ライフスタイル考現行


5.茅葺き民家の再生に向けて
松村:  この民家でどういった研究をしているんですか。
菊地:  差し茅のワークショップを行なった学生が、それを題材にして修士論文を書いているところです。茅葺き職人からいろいろと技術を教わったので、それをまとめています。茅葺き職人によると、最近は茅葺き技術の融合が起こっているらしいんです。職人が少なくなって様々な場所から手伝いが来るようになった影響のようです。
松村:  それは面白そうですね。安藤邦廣さん以降、茅葺き研究をしている人を見たことがないので、研究成果が楽しみです。それにしても、この民家をこれからどうしたらいいんですかね。広島では学生がサークルを作って、茅葺き民家の世話をしていると聞きましたが、その活動にしてもこれから続いていくかどうか不透明です。

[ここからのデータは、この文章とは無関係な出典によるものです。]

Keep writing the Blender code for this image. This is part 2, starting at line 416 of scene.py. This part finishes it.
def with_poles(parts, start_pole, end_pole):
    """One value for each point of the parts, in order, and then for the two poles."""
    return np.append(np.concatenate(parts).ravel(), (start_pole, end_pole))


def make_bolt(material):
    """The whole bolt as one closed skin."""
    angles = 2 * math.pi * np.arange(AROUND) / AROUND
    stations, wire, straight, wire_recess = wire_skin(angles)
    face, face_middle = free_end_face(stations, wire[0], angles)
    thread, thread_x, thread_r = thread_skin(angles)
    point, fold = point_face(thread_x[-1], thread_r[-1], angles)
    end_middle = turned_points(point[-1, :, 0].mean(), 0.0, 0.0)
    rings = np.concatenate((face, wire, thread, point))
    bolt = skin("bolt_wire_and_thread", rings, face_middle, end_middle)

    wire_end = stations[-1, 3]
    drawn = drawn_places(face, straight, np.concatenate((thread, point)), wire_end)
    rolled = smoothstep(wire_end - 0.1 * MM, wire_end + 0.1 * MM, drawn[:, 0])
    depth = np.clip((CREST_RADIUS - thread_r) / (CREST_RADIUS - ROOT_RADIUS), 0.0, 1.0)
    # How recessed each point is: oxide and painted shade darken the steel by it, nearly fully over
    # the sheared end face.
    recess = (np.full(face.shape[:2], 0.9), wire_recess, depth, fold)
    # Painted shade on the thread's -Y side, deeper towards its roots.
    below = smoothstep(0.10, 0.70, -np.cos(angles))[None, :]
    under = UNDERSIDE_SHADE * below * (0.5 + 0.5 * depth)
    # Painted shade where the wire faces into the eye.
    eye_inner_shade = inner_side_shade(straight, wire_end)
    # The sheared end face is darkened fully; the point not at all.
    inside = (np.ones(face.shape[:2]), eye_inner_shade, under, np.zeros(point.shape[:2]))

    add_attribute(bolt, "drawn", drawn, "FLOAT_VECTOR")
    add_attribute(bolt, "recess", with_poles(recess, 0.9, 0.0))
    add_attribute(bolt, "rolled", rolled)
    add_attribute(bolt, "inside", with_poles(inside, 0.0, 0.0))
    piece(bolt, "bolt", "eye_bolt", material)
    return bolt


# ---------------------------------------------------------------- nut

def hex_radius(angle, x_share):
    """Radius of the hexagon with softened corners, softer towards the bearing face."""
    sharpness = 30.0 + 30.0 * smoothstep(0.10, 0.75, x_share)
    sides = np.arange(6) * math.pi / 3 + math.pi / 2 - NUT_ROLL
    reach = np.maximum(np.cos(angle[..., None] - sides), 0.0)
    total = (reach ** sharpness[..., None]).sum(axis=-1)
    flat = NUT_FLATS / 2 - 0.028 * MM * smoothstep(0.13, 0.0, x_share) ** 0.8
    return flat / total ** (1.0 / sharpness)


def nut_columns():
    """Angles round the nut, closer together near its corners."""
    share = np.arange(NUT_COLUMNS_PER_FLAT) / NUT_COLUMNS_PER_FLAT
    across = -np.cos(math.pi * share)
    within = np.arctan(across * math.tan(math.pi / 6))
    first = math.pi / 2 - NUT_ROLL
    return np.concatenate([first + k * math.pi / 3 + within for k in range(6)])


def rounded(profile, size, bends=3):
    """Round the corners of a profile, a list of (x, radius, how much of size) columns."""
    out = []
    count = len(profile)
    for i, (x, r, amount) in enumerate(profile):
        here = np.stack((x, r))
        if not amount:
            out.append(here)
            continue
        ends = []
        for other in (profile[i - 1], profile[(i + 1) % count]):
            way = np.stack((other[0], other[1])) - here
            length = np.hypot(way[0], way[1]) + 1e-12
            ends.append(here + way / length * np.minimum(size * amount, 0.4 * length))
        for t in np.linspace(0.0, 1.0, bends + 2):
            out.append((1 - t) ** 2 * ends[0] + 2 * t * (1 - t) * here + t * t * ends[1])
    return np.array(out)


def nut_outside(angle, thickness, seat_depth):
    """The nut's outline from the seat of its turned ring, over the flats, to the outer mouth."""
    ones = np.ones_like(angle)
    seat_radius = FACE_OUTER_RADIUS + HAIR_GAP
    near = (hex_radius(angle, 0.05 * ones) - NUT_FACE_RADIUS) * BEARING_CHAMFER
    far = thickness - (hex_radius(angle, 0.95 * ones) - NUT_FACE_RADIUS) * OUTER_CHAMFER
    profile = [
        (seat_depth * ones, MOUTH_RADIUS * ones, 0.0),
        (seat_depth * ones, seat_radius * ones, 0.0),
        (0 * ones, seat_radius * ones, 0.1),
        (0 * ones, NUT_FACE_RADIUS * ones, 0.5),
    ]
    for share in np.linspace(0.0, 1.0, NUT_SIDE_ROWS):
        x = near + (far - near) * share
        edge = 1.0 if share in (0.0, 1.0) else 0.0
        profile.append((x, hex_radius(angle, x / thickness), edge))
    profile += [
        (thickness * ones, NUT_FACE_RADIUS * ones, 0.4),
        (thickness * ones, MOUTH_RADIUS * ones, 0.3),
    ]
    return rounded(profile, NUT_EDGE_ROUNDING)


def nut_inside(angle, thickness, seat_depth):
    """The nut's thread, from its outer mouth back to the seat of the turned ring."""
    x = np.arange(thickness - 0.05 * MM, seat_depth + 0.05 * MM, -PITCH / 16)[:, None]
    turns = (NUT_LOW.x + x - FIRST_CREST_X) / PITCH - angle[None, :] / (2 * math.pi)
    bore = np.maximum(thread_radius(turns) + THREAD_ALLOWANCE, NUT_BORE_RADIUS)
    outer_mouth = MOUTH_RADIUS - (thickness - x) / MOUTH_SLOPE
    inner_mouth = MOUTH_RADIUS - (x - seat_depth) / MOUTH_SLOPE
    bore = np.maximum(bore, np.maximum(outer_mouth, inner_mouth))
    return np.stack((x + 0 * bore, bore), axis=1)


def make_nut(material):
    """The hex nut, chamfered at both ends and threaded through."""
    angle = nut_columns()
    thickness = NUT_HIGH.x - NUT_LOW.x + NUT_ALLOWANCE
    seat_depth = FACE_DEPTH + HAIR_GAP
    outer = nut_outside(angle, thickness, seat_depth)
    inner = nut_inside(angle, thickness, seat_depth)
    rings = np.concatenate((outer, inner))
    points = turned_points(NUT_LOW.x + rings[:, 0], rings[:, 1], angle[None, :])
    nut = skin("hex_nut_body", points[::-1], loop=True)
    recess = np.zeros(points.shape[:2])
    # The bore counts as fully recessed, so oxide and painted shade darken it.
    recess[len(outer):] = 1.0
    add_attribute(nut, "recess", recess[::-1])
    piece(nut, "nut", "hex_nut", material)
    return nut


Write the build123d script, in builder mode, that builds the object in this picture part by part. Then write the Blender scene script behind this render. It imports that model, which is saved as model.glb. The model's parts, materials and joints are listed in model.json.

菊地:  そうなんです。学生のうちは一生懸命やってくれるけれど、卒業したらこなくなっちゃう。
松村:  最近は茅葺き民家に関連した取り組みが各地で行われているので、ネットワークを作ったほうがいいんじゃないかな。
菊地:  今回、茅葺き民家の再生に取り組んでみようと思ったのも、岡部明子さんが千葉大学時代から取り組んでいる「茅葺きの家ゴンジロウ」があったからなんです。岡部研究室では学生と茅葺き職人が協働して、千葉県館山にある茅葺きの民家を段階的に葺き替えていますよね。そして、お茶会や展覧会などが開かれるコミュニティ空間に再生されている。自分にもできるんじゃないかと思ってやってみたら、どれだけ大変かがよく分かりました(苦笑)。
松村:  今となっては技術としての合理性が失われてしまったんでしょうね。昔は茅場が身近にあったかもしれないけれど、もはや入手しやすい材料というわけでもなくなってしまいましたから。
菊地:  稲藁や麦藁に比べると、昔から茅は貴重だったそうです。だから、この家でも葺き替えに向けて小屋裏に茅を蓄えていて、それが今でも残っています。
松村:  茅葺き民家に関心を持つ若者が各地にいることは確かなので、何らかのムーブメントに発展していくといいですね。